Your Step-by-Step Transition Plan

Month 1: Exploration and Decision

Identify which animation specialisation calls to you. Take free online courses on YouTube or platforms like Coursera to sample 3D modelling, compositing, and animation. Do not commit to expensive training yet.

Month 2-3: Enroll in a Program

Find a reputable animation training program. Look for one with industry connections and mentorship. At Reliance Animation Academy, we have successfully trained engineers into animation careers—we know the gaps and structure our programs to bridge them. Choose a program aligned with your chosen specialisation.

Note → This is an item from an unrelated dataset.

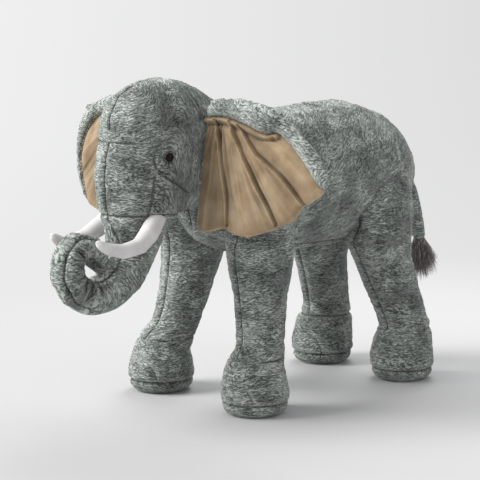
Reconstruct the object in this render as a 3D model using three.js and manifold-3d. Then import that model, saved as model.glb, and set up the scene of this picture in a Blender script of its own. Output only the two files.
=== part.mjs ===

Month 4-6: Build Fundamentals and Portfolio Pieces

Complete all coursework. Create 3-4 portfolio pieces that demonstrate your understanding of your chosen specialisation. Quantity matters less than showing growth.

Month 7-9: Networking and Job Search

Start following studios, reaching out to mentors, and applying to positions. Attend industry meetups or online communities. Apply to 5-10 positions per week. Expect rejections. Refine your portfolio based on feedback.

Month 10+: Land a Role and Learn in Production

Your first job might not be your dream role, but it is invaluable. Accept entry-level positions if needed. Work at a studio, learn production pipelines, and build credibility.

Why Structured Training Matters

Self-teaching animation is harder than self-teaching code. Code has right and wrong answers; art has nuance. A good program accelerates your learning by 50 percent and connects you with mentors and peers who guide you. Your investment in a few months of focused training pays back in months of job-hunting time saved.

The Bottom Line

You can switch from engineering to animation. Your problem-solving skills are genuinely valuable. But you must invest time in learning visual fundamentals and the language of motion. Do not expect to be expert in months; expect to be competent in a year. The journey is challenging but rewarding. The animation industry needs more people who think like engineers but create like artists. That could be you.